The first few kilometers are easy; today is day 15, and I’ve settled into a rhythm. One foot in front of the other, daydreaming about my next meal, the next place I’ll sleep, and the next several months of my life (in that order). And then it starts to rain. Horizontally.

Okay, I think. No problem. That’s what the poncho is for. I check my mental map and remember that there are two stops before I reach the next town: both churches of some sort, where there’s bound to be shelter. I’ll stop and have another snack, dry off, and then continue.

I reach the first church and see that all the shelter space is occupied by two pairs of pilgrims, huddled together under the eaves. I don’t exactly feel like third-wheeling with strangers, so I keep walking. I’ll stop at the next one.

By the time the next one comes, I am very wet. The poncho is raging a valiant battle against gale-force winds and losing. The rain is coming at me from every direction, including, somehow, below. Is that even possible?

Finally, I find the other church. This one is mercifully empty, and I even spot a little shelter that’s marked as a “pilgrims’ refuge.” Perfect. I peel off the slippery poncho and dig out a bag of peanuts.

The snack break is necessary, but what I don’t see coming is the cold. Sitting still, without my poncho, I catch the kind of chill that doesn’t go away. Not even when I start walking again, at a pace so fast I’m almost stumbling.

Soon, every single thread of my clothing is soaked. Each of my toes is totally numb. Rain is running into my eyes. I’m cursing the wind, the weather, and the world — literally, at the top of my lungs. There’s no one around to hear me. And there are still several kilometers to go.

I start to wonder what would happen if I really couldn’t make it. What if I got hypothermia? What if my body refused to go on? There’s no one to ask for help. No place to take refuge. I can’t even call someone—what would I say? “I’m in the middle of the forest somewhere, too cold and wet to walk. Help!”

I fully realize, for the first time, that I am completely alone. This is it. There’s nothing but the road, and the rain, and the thousands of meters standing between me and the rest of the world. And no matter how cold and tired and over it I may be, I have no choice. The only thing to do is walk.

So I do. I grit my teeth, scream in frustration, let my tears mix with the rain, and walk. And there’s something about this moment, this complete and utter loneliness, that draws out all of my rage and fear, and also my determination. Because it’s not just about the rain or the wind or the path — it’s about my life. It’s about everything, all at once.

In this moment, I understand that I’m all I have. That it’s up to me to keep walking, to keep trying, to keep pushing through anything and everything in order to get where I want to go. In order to survive, in the most literal sense.

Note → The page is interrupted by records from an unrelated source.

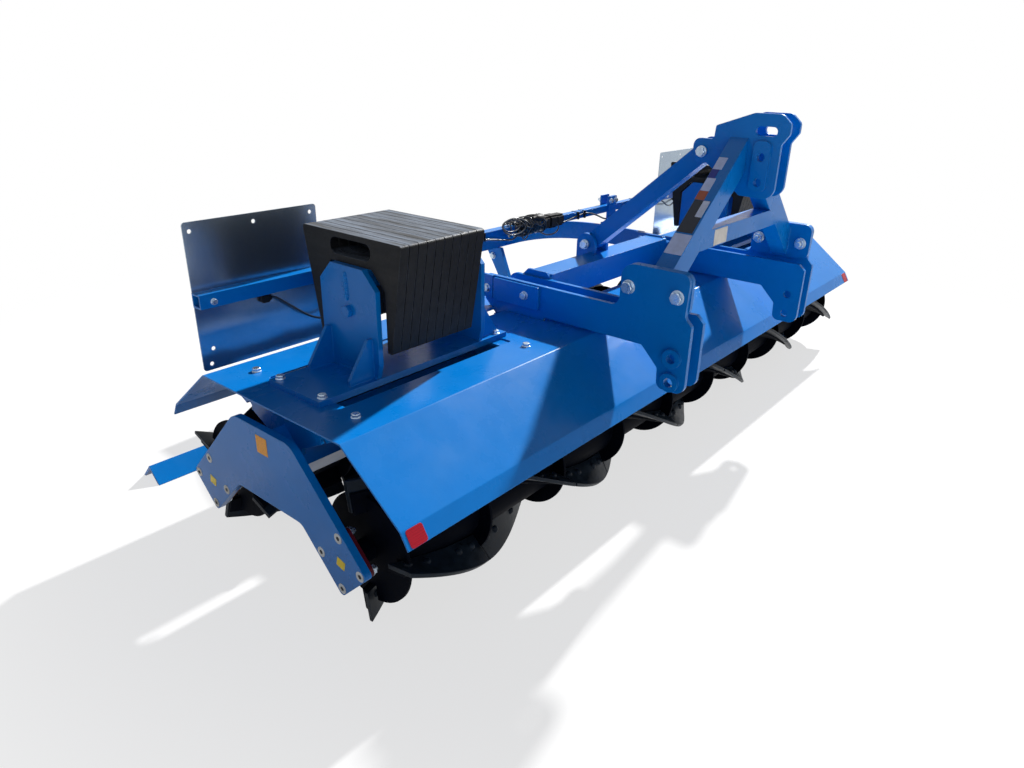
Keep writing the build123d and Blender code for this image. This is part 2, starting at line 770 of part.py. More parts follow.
def mast_head():
    """A top plate: a lobe for the stay's pin, a slot and two holes for the upper link."""
    horn = mast_pin_z + mast_horn_rise
    rows = [
        (mast_pin_y + mast_lobe_rear, mast_pin_z + mast_lobe_rise, 24),
        (mast_pin_y - mast_lobe_front, mast_pin_z + mast_lobe_rise, 8),
        (mast_pin_y - mast_lobe_front - 3, mast_pin_z + mast_neck_rise, 8),
        (mast_tip + mast_horn_length, horn, 30),
        (mast_tip + 30, horn, 25),
        (mast_tip, horn - 27, 15),
        (mast_tip, horn - 57, 12),
        (mast_front, mast_pin_z + mast_waist_rise, 12),
        (mast_front, top_hole_z - mast_toe_drop, 36),
        (mast_front + mast_toe_length, top_hole_z - mast_toe_drop + 3, 12),
        (mast_pin_y - 21, mast_pin_z - mast_lobe_drop - 5, 25),
        (mast_pin_y + mast_lobe_rear, mast_pin_z - mast_lobe_drop, 22),
    ]
    x0 = mast_gap / 2
    solid = plate_x(rows, x0, mast_outside)
    slot_z = top_hole_z + 2 * top_hole_pitch
    doubler = [
        (top_hole_y + doubler_half, top_hole_z - doubler_half, 20),
        (top_hole_y + doubler_half, slot_z - doubler_half, 20),
        (top_hole_y - doubler_half, slot_z - doubler_half, 20),
        (top_hole_y - doubler_half, top_hole_z - doubler_half, 20),
    ]
    solid += plate_x(doubler, mast_outside, mast_outside + doubler_plate)
    slot = SlotOverall(top_slot_length, top_slot_height)
    solid -= extrude(Plane.YZ.offset(x0 - 1) * Pos(top_hole_y - 4, slot_z) * slot, amount=mast_plate + 2)
    for i in range(2):
        z = top_hole_z + i * top_hole_pitch
        solid -= rod_x(x0 - 1, mast_outside + doubler_plate + 1, top_hole_y, z, top_hole_radius)
    return solid - rod_x(x0 - 1, mast_outside + 1, mast_pin_y, mast_pin_z, stay_pin_radius + running_gap)


def leg_line(x, drop):
    """Height of a line along the mast leg, drop below its upper face measured square to it."""
    slope = radians(mast_leg_slope)
    return mast_leg_top - (x - mast_outside) * tan(slope) - drop / cos(slope)


def mast_leg():
    """A rectangular tube from the foot plate up to the mast plate, its ends cut upright."""
    x1 = arm_outer_inside - mast_foot_plate
    half = mast_leg_width / 2
    solids = []
    for drop0, drop1, y in (
        (0, mast_leg_depth, half),
        (mast_leg_wall, mast_leg_depth - mast_leg_wall, half - mast_leg_wall),
    ):
        rows = [
            (mast_outside, leg_line(mast_outside, drop0), 0),
            (x1, leg_line(x1, drop0), 0),
            (x1, leg_line(x1, drop1), 0),
            (mast_outside, leg_line(mast_outside, drop1), 0),
        ]
        solids.append(plate_y(rows, mast_leg_y - y, mast_leg_y + y))
    return solids[0] - solids[1]


def mast_cross_tube():
    """A tube between the legs, its ends cut to their lower faces."""
    top = mast_cross_bottom + mast_cross_height

    def leg_x(z):
        return mast_outside + (leg_line(mast_outside, mast_leg_depth) - z) / tan(radians(mast_leg_slope))

    rows = [
        (leg_x(top), top, 0),
        (leg_x(mast_cross_bottom), mast_cross_bottom, 0),
        (-leg_x(mast_cross_bottom), mast_cross_bottom, 0),
        (-leg_x(top), top, 0),
    ]
    return plate_y(rows, mast_leg_y - mast_leg_width / 2, mast_leg_y + mast_leg_width / 2)


def mast_foot():
    rows = [
        (block_rear, mast_foot_bottom, mast_foot_corner),
        (block_rear, block_top, 46),
        (block_front, block_top, mast_foot_corner),
        (block_front, mast_foot_bottom, mast_foot_corner),
    ]
    return plate_x(rows, arm_outer_inside - mast_foot_plate, arm_outer_inside)


def light_sleeve(shift):
    """A square tube that slides on the light bar's end and carries a board."""
    length = sleeve_outer_x - sleeve_inner_x
    bore = light_bar_side + 2 * running_gap
    solid = Box(length, sleeve_side, sleeve_side) - Box(length, bore, bore)
    return Pos((sleeve_outer_x + sleeve_inner_x) / 2 + shift, light_bar_y, light_bar_z) * solid


def light_board(shift):
    """A flat square sheet, upright behind the sleeve, drilled for its bolts."""
    x1 = board_outer_x + shift
    x0 = x1 - board_side
    top = board_bottom + board_side
    y = light_bar_y + sleeve_side / 2
    rows = [(x0, board_bottom, board_corner), (x1, board_bottom, board_corner),
            (x1, top, board_corner), (x0, top, board_corner)]
    solid = plate_y(rows, y, y + board_thickness)
    # Columns: distance in from the outer edge, height above the lower edge
    for inward, up in ((19, 398), (210, 399), (401, 401), (37, 62), (26, 18)):
        solid -= rod_y(y - 1, y + board_thickness + 1, x1 - inward, board_bottom + up, board_hole_radius)
    return solid


def lamp(shift):
    """A rear lamp on the board's rear face and the socket of its lead on the front one."""
    face = light_bar_y + sleeve_side / 2 + board_thickness
    x = lamp_x + shift
    lens = RectangleRounded(lamp_length, lamp_height, lamp_corner)
    return extrude(Plane.XZ.offset(-face) * Pos(x, lamp_z) * lens, amount=-lamp_depth)


def light_strut(reach):
    """An upright flat in front of the light bar, its foot on the arched arm's outer face."""
    bar_face = light_bar_y - light_bar_side / 2
    arm_face = arm_outer_face + side_plate
    x0 = arm_face + reach
    x1 = x0 + strut_width
    low = arch_bottom + arch_height - strut_lap
    rows = [(arm_face, low, 0), (x1, low, 0), (x1, strut_top, 6), (x0, strut_top, 6)]
    if reach > 0:
        rows += [(x0, low + strut_foot_height, 0), (arm_face, low + strut_foot_height, 0)]
    return plate_y(rows, bar_face - strut_plate, bar_face)


def light_clamp(reach):
    """The plate behind the light bar that is bolted to the flat in front of it."""
    x0 = arm_outer_face + side_plate + reach
    y0 = light_bar_y + light_bar_side / 2
    return block(x0, x0 + strut_width, y0, y0 + clamp_plate, strut_top - clamp_height, strut_top)


os.makedirs("parts", exist_ok=True)

# The root body
save("main_beam", main_beam())
save("end_plate_left", end_plate())
save("end_plate_right", mirrored(end_plate()))
save("bearings", *[place for y in (-axle_y, axle_y) for place in (bearing(y), mirrored(bearing(y)))])

wing_end_x = beam_half_length - wing_end_inset
wing_base_x = weight_base_x0 + wing_base_inset
# Columns: middle of the web, the flange's two edges
wing_places = (
    (wing_end_x, wing_end_x - wing_end_flange, wing_end_x),
    (wing_base_x, wing_base_x - wing_base_flange / 2, wing_base_x + wing_base_flange / 2),
)
wings = [wing_bracket(*place) for place in wing_places]
save("hood_brackets", *wings, *[mirrored(wing) for wing in wings])
save("hood_front", hood(-1))
save("hood_rear", hood(1))

save("weight_base_left", weight_base())
save("weight_base_right", mirrored(weight_base()))
# The left weights stand against the inner support, the right ones against the outer one.
left_x0 = weight_support_x0 + weight_support_plate + weight_gap
right_x0 = weight_support_x1 - weight_support_plate - weight_pack
save("weights_left", *weights(left_x0))
save("weights_right", *[mirrored(weight) for weight in weights(right_x0)])

# Columns: name, its maker; each stands once on either side
paired = (
    ("arm_saddle", saddle),
    ("arm_outer", arm_outer),
    ("arm_inner", arm_inner),
    ("arch_arm", arch_arm),
    ("mast_foot", mast_foot),
    ("mast_leg", mast_leg),
    ("mast_plate", mast_head),
)
for name, maker in paired:
    save(name + "_left", maker())
    save(name + "_right", mirrored(maker()))

save("splice_plates", splice(), mirrored(splice()))
save("cross_tube", cross_tube())
save("stay_ears", stay_ear(), mirrored(stay_ear()))
save("stay_bar", stay_bar())
save("stay_pins", *stay_pins())
save("mast_cross_tube", mast_cross_tube())

save("drag_tube", drag_tube())
save("drag_arms", drag_arm(), mirrored(drag_arm()))
save("drag_bar", drag_bar())

bar = Pos(0, light_bar_y, light_bar_z) * Box(2 * light_bar_half, light_bar_side, light_bar_side)
save("light_bar", bar)
save("light_sleeves", light_sleeve(left_pull_out), mirrored(light_sleeve(0)))
save("light_board_left", light_board(left_pull_out))
save("light_board_right", mirrored(light_board(0)))
save("lamps", lamp(left_pull_out), mirrored(lamp(0)))
save("light_struts", light_strut(strut_reach_left), mirrored(light_strut(strut_reach_right)))
save("light_clamps", light_clamp(strut_reach_left), mirrored(light_clamp(strut_reach_right)))

# The two drums
# Columns: name, y of the axle, hand of the knives' helix
for name, y, hand in (("front", -axle_y, 1), ("rear", axle_y, -1)):
    save("drum_" + name, drum(y, hand))
    save("knives_" + name, *knives(y, hand))
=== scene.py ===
import json
import math
import random

import bmesh
import bpy
from mathutils import Matrix, Vector


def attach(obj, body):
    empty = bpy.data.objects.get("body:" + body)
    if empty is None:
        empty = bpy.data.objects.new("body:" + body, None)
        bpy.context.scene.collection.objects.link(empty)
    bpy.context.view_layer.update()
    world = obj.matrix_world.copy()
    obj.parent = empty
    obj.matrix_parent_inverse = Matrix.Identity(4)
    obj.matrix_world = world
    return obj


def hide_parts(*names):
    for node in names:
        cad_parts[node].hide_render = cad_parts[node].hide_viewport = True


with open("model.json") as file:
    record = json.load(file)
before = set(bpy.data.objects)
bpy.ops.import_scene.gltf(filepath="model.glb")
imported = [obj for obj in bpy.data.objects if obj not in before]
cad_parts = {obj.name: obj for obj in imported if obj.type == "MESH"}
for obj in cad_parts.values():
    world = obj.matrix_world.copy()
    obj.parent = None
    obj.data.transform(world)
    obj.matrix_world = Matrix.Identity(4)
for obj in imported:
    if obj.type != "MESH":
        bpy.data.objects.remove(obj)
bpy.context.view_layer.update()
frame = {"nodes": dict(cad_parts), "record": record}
nodes = frame["nodes"]
scene = bpy.context.scene
random.seed(7)

# Lengths are in millimetres from the point on the ground midway between the drum axles, as in
# the part's source. Materials, floor and lights are in metres.
MIDDLE_Y = 167.5
AXLE_Y = 287.5
AXLE_Z = 195.0


def place(x, y, z):
    """A point of the part in the shared frame, in metres."""
    return Vector((x / 1000, (y - MIDDLE_Y) / 1000, z / 1000))


# The camera stands where the photograph was taken from.
CAMERA_AT = (-2370, -1506, 1301)
CAMERA_AZIMUTH = math.radians(-50.54)
CAMERA_ELEVATION = math.radians(23.66)
CAMERA_ROLL = math.radians(1.21)
CAMERA_LENS = 25.76


def add_camera():
    camera = bpy.data.objects.new("camera", bpy.data.cameras.new("camera"))
    scene.collection.objects.link(camera)
    azimuth, elevation = CAMERA_AZIMUTH, CAMERA_ELEVATION
    back = Vector((math.sin(azimuth) * math.cos(elevation),
                   -math.cos(azimuth) * math.cos(elevation),
                   math.sin(elevation)))
    right = (-back).cross(Vector((0, 0, 1))).normalized()
    up = right.cross(-back)
    rolled_right = math.cos(CAMERA_ROLL) * right + math.sin(CAMERA_ROLL) * up
    rolled_up = math.cos(CAMERA_ROLL) * up - math.sin(CAMERA_ROLL) * right
    turn = Matrix((rolled_right, rolled_up, back)).transposed().to_4x4()
    camera.matrix_world = Matrix.Translation(place(*CAMERA_AT)) @ turn
    camera.data.sensor_width = 36
    camera.data.lens = CAMERA_LENS
    camera.data.clip_end = 200
    scene.camera = camera


add_camera()


# Materials
class Tree:
    """A material's node tree, with short calls for the nodes used here."""

    def __init__(self, name):
        self.material = bpy.data.materials.new(name)
        self.material.use_nodes = True
        self.nodes = self.material.node_tree.nodes
        self.links = self.material.node_tree.links
        self.shader = self.nodes["Principled BSDF"]
        self.at = self.nodes.new("ShaderNodeTexCoord").outputs["Object"]

    def new(self, kind, inputs=None, **values):
        node = self.nodes.new(kind)
        for key, value in values.items():
            setattr(node, key, value)
        for key, value in (inputs or {}).items():
            self.put(node.inputs[key], value)
        return node

    def put(self, socket, value):
        if isinstance(value, bpy.types.NodeSocket):
            self.links.new(value, socket)
        else:
            socket.default_value = value

    def stretch(self, scale):
        return self.new("ShaderNodeMapping", {"Vector": self.at, "Scale": scale}).outputs["Vector"]

    def noise(self, scale, detail=3.0, rough=0.5, vector=None):
        inputs = {"Vector": vector or self.at, "Scale": scale, "Detail": detail, "Roughness": rough}
        return self.new("ShaderNodeTexNoise", inputs).outputs["Fac"]

    def steps(self, value, low, high, out_low=0.0, out_high=1.0):
        inputs = {"Value": value, "From Min": low, "From Max": high,
                  "To Min": out_low, "To Max": out_high}
        return self.new("ShaderNodeMapRange", inputs, clamp=True).outputs["Result"]

    def mix(self, amount, a, b):
        node = self.new("ShaderNodeMix", data_type="RGBA")
        self.put(node.inputs["Factor"], amount)
        self.put(node.inputs["A"], a)
        self.put(node.inputs["B"], b)
        return node.outputs["Result"]

    def math(self, kind, a, b=0.0):
        node = self.new("ShaderNodeMath", operation=kind)
        self.put(node.inputs[0], a)
        self.put(node.inputs[1], b)
        return node.outputs["Value"]

    def times(self, a, b):
        return self.math("MULTIPLY", a, b)

    def plus(self, a, b):
        return self.math("ADD", a, b)

    def upward(self):
        normal = self.new("ShaderNodeNewGeometry").outputs["Normal"]
        return self.new("ShaderNodeSeparateXYZ", {"Vector": normal}).outputs["Z"]

    def edges(self, radius):
        """Near 1 along sharp edges, from how far the rounded normal turns from the true one."""
        soft = self.new("ShaderNodeBevel", {"Radius": radius}, samples=4).outputs["Normal"]
        true = self.new("ShaderNodeNewGeometry").outputs["Normal"]
        turned = self.new("ShaderNodeVectorMath", {0: soft, 1: true}, operation="DOT_PRODUCT")
        return self.steps(turned.outputs["Value"], 0.995, 0.85)

    def rubbed(self, shade, bare, amount, radius, patches):
        """The shade with its sharp edges rubbed towards the bare colour, in patches."""
        worn = self.times(self.edges(radius), patches)
        return self.mix(self.times(worn, amount), shade, bare)

    def bump(self, height, strength, distance, bevel=0.0):
        inputs = {"Height": height, "Strength": strength, "Distance": distance}
        if bevel:
            rounded = self.new("ShaderNodeBevel", {"Radius": bevel}, samples=4)
            inputs["Normal"] = rounded.outputs["Normal"]
        self.put(self.shader.inputs["Normal"], self.new("ShaderNodeBump", inputs).outputs["Normal"])

    def set(self, **values):
        names = {"color": "Base Color", "rough": "Roughness", "metal": "Metallic",
                 "coat": "Coat Weight", "coat_rough": "Coat Roughness",
                 "specular": "Specular IOR Level"}
        for key, value in values.items():
            self.put(self.shader.inputs[names[key]], value)
        return self.material


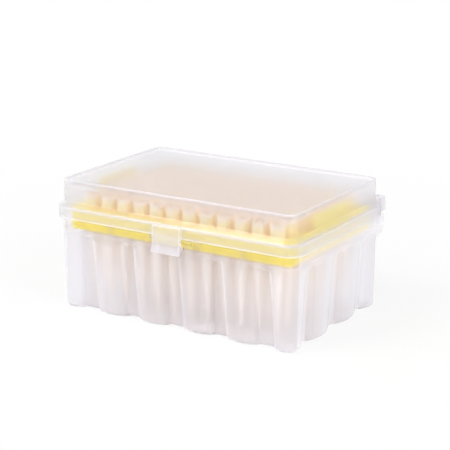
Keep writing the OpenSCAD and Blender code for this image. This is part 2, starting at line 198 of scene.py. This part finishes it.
def plastic(name, color, roughness, alpha=1.0, transmission=0.0, ior=1.25, sheen=0.0, cloud=0.03,
            tones_and_painted_glow=None, alpha_above=None, edge=None):
    """Moulded plastic: a cloudy base colour and gloss, a fine bump and a clear skin.

    tones        pairs of height and colour, which the base colour is multiplied by; on the tips they paint a glow
    alpha_above  two heights and an alpha: between the heights the alpha changes to this one
    edge         look of the edges, where the light gathers: color, mostly a painted highlight, and alpha
             and transmission, which make the plastic milkier there; and if needed above (two heights
             between which the edges come in), thick (pairs of a span of Y and a share: past it the
             part is this milky) and seen_edge_on (two shares between which a wall seen edge-on
             turns as milky as an edge, in alpha and transmission and not in colour)
    """
    material, tree = new_material(name)
    shader = add(tree, "ShaderNodeBsdfPrincipled")
    settings = {"IOR": ior, "Transmission Weight": transmission, "Alpha": alpha, "Coat Weight": COAT,
                "Coat Roughness": COAT_ROUGHNESS, "Sheen Weight": sheen, "Sheen Roughness": SHEEN_SPREAD}
    for key, value in settings.items():
        shader.inputs[key].default_value = value
    where = add(tree, "ShaderNodeTexCoord").outputs["Object"]
    axes = add(tree, "ShaderNodeSeparateXYZ")
    feed(tree, where, axes.inputs[0])
    place = axes.outputs
    look = cloudy(tree, where, color, cloud)
    if tones_and_painted_glow:
        look = toned(tree, look, place["Z"], tones_and_painted_glow)
    if edge:
        mask = milky_and_highlight_mask(tree, place, edge.get("above"), edge.get("thick", ()))
        # painted highlight: the edge colour laid along the edges, and as a paler milky tone on the thick
        # places
        look = mix_colors(tree, mask, look, (*edge["color"], 1.0))
        if "seen_edge_on" in edge:
            facing = add(tree, "ShaderNodeLayerWeight").outputs["Facing"]
            mask = combine(tree, "MAXIMUM", mask, ramp(tree, facing, 0.0, 1.0, *edge["seen_edge_on"]))
        if alpha_above:
            start, end, value = alpha_above
            alpha = ramp(tree, place["Z"], alpha, value, start, end)
        turn_milky(tree, mask, alpha, edge["alpha"], shader.inputs["Alpha"])
        turn_milky(tree, mask, transmission, edge["transmission"], shader.inputs["Transmission Weight"])
    feed(tree, look, shader.inputs["Base Color"])
    relief(tree, where, shader, roughness)
    out = add(tree, "ShaderNodeOutputMaterial")
    feed(tree, shader.outputs["BSDF"], out.inputs["Surface"])
    return material


# ---------- the four plastics ----------
def base_plastic():
    """Frosted lavender-white: milky lobes, a clearer collar that shows the rack, milky ears, and a milky
    rim whose edges carry a painted highlight.
    """
    # edges above RIM: milkier plastic, with a painted highlight in a whiter colour
    edge = {"color": (0.98, 0.98, 1.0), "alpha": 0.97, "transmission": 0.2, "above": RIM,
            "thick": ((EARS, 0.5),), "seen_edge_on": (0.35, 0.80)}
    return plastic("base_frosted", (0.965, 0.955, 1.0), 0.55, alpha=0.62, transmission=0.72, ior=1.10,
                   sheen=0.5, alpha_above=(*COLLAR, 0.28), edge=edge)


def lid_plastic():
    """Frosted like the base and smoother, with a milky latch and hooks."""
    edge = {"color": (0.89, 0.875, 0.95), "alpha": 0.95, "transmission": 0.25,
            "thick": ((LATCH, 0.35), (HOOKS, 0.35))}
    return plastic("lid_frosted", (0.89, 0.885, 0.935), 0.30, alpha=0.59, transmission=0.80, ior=1.08,
                   alpha_above=(*ROOF, 0.60), edge=edge)


def rack_plastic():
    """Opaque yellow, with a painted highlight in lighter yellow along its edges."""
    # painted highlight: a lighter yellow laid along the rack's edges
    edge = {"color": (1.0, 0.86, 0.16), "alpha": 1.0, "transmission": 0.0}
    return plastic("rack_yellow", (1.0, 0.81, 0.01), 0.35, cloud=0.05, edge=edge)


def tip_plastic():
    """Peach, deeper just above the rack's deck, where the deck's yellow light is painted on as an orange
    glow, paler towards the mouth and down the tip.
    """
    # painted light: the deep orange stops at 0.0489 and 0.0521 paint the deck's yellow light glowing up
    # the tips; the pale peach is their own colour
    tones_and_painted_glow = ((0.005, (1.0, 0.91, 0.81)), (0.040, (1.0, 0.91, 0.81)), (0.0489, (1.0, 0.76, 0.24)),
             (0.0521, (1.0, 0.86, 0.45)), (0.0551, (1.0, 0.865, 0.76)))
    return plastic("tip_peach", (1.0, 1.0, 1.0), 0.25, tones_and_painted_glow=tones_and_painted_glow)


def dress(node, material):
    obj = bpy.data.objects[node]
    for slot in obj.material_slots:
        slot.material = material
    if not obj.material_slots:
        obj.data.materials.append(material)


# ---------- smoothing ----------
def smooth_group():
    """Geometry nodes that weld the CAD faces, draw them in by GAP and shade edges under SHARP smooth."""
    tree = bpy.data.node_groups.new("smooth_by_angle", "GeometryNodeTree")
    for way in ("INPUT", "OUTPUT"):
        tree.interface.new_socket("Geometry", in_out=way, socket_type="NodeSocketGeometry")
    source = tree.nodes.new("NodeGroupInput")
    result = tree.nodes.new("NodeGroupOutput")
    weld = add(tree, "GeometryNodeMergeByDistance", Distance=WELD)
    feed(tree, source.outputs[0], weld.inputs["Geometry"])

    inward = add(tree, "ShaderNodeVectorMath", operation="SCALE")
    inward.inputs["Scale"].default_value = -GAP
    feed(tree, add(tree, "GeometryNodeInputNormal").outputs["Normal"], inward.inputs[0])
    shift = add(tree, "GeometryNodeSetPosition")
    feed(tree, weld.outputs[0], shift.inputs["Geometry"])
    feed(tree, inward.outputs[0], shift.inputs["Offset"])

    faces = add(tree, "GeometryNodeSetShadeSmooth", domain="FACE")
    feed(tree, shift.outputs[0], faces.inputs["Geometry"])
    sharp = add(tree, "FunctionNodeCompare", operation="GREATER_THAN")
    sharp.inputs[1].default_value = math.radians(SHARP)
    feed(tree, add(tree, "GeometryNodeInputMeshEdgeAngle").outputs["Unsigned Angle"], sharp.inputs[0])
    edges = add(tree, "GeometryNodeSetShadeSmooth", domain="EDGE")
    edges.inputs["Shade Smooth"].default_value = False
    feed(tree, faces.outputs[0], edges.inputs["Geometry"])
    feed(tree, sharp.outputs[0], edges.inputs["Selection"])
    feed(tree, edges.outputs[0], result.inputs[0])
    return tree


def soften(node, group):
    obj = bpy.data.objects[node]
    obj.modifiers.new("smooth_by_angle", "NODES").node_group = group
    obj.modifiers.new("weighted_normals", "WEIGHTED_NORMAL").keep_sharp = True


# ---------- light, floor and world ----------
def lamp(name, place, size, power):
    """A square lamp that shines on AIM."""
    data = bpy.data.lights.new(name, "AREA")
    data.shape = "SQUARE"
    data.size = size
    data.energy = power
    obj = bpy.data.objects.new(name, data)
    obj.location = place
    obj.rotation_euler = (AIM - Vector(place)).to_track_quat("-Z", "Y").to_euler()
    bpy.context.scene.collection.objects.link(obj)


def white_where_seen(tree, white_share=None):
    """The share of plain white: white_share for rays straight from the camera, all for those that come
    mirrored or through the plastic."""
    path = add(tree, "ShaderNodeLightPath")
    seen = path.outputs["Is Camera Ray"]
    if white_share is not None:
        seen = combine(tree, "MULTIPLY", seen, white_share)
    for kind in ("Is Glossy Ray", "Is Transmission Ray"):
        seen = combine(tree, "MAXIMUM", seen, path.outputs[kind])
    return seen


def mix_shaders(tree, share, first, second, target):
    """Mix two shaders by this share and link the result to the target input."""
    mix = add(tree, "ShaderNodeMixShader")
    feed(tree, share, mix.inputs[0])
    feed(tree, first.outputs[0], mix.inputs[1])
    feed(tree, second.outputs[0], mix.inputs[2])
    feed(tree, mix.outputs[0], target)


def make_world():
    """Plain light all round, and a white background."""
    world = bpy.data.worlds.new("world")
    world.use_nodes = True
    tree = world.node_tree
    tree.nodes.clear()
    out = add(tree, "ShaderNodeOutputWorld")
    light = add(tree, "ShaderNodeBackground", Color=WHITE, Strength=WORLD_LIGHT)
    white = add(tree, "ShaderNodeBackground", Color=WHITE, Strength=1.0)
    mix_shaders(tree, white_where_seen(tree), light, white, out.inputs["Surface"])
    bpy.context.scene.world = world


def make_floor():
    """A pale floor that turns plain white away from the box."""
    mesh = bpy.data.meshes.new("floor")
    r = FLOOR_REACH
    mesh.from_pydata([(-r, -r, 0), (r, -r, 0), (r, r, 0), (-r, r, 0)], [], [(0, 1, 2, 3)])
    floor = bpy.data.objects.new("floor", mesh)
    bpy.context.scene.collection.objects.link(floor)
    material, tree = new_material("floor_white")
    out = add(tree, "ShaderNodeOutputMaterial")
    lit = add(tree, "ShaderNodeBsdfDiffuse", Color=FLOOR_COLOR)
    white = add(tree, "ShaderNodeEmission", Color=WHITE, Strength=1.0)
    away = add(tree, "ShaderNodeVectorMath", operation="LENGTH")
    feed(tree, add(tree, "ShaderNodeTexCoord").outputs["Object"], away.inputs[0])
    share = ramp(tree, away.outputs["Value"], SHADOW_SHARE, 1.0, SHADOW_NEAR, SHADOW_FAR)
    mix_shaders(tree, white_where_seen(tree, share), lit, white, out.inputs["Surface"])
    mesh.materials.append(material)


def set_view():
    """Plain colours, and enough bounces for the layers of plastic."""
    scene = bpy.context.scene
    scene.view_settings.view_transform = "Standard"
    for kind in ("max", "transmission", "glossy", "diffuse", "transparent_max"):
        setattr(scene.cycles, kind + "_bounces", BOUNCES)


def main():
    set_view()
    make_camera()
    make_world()
    make_floor()
    lamp("key", **KEY)
    lamp("side", **SIDE)
    dress("base", base_plastic())
    dress("lid", lid_plastic())
    dress("rack", rack_plastic())
    tip = tip_plastic()
    rounded = smooth_group()
    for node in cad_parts:
        if node.startswith("tips_column"):
            dress(node, tip)
        soften(node, rounded)


main()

And I know that it will take much more than a hurricane and the loss of feeling in my extremities to stop me.

So how does this story end? The only way it could have: with victory. I reached the next town. I found a relatively warm bar and limped inside, dazed and dripping. I collapsed into a chair and ordered a three-course meal of hot soup, grilled fish, French fries and flan. I came back to life.

Or maybe not — maybe I was most alive in that forest when I accessed the most indestructible part of myself. When I hit my limit and kept going anyway. When I decided that nothing would stop me, not then or ever. Maybe that was truly living, and the daily comfort that we take for granted is only shielding us from who we really are.

There are different kinds of hardship and various levels of suffering. I know I’m lucky to only have experienced the most temporary and mildest forms of it. But it’s not about comparing your suffering to that of others; it’s about what you do in the midst of it and how much you choose to learn. It’s about whether you keep walking. And it’s about realizing that when it comes right down to it, you’re the only one that can put one foot in front of the other.

You are your own savior. You are your own strength. You are going to make it. And sometimes you need to be blinded by rain to finally see it; numbed by cold to truly feel it; and totally alone to realize you’re all you need.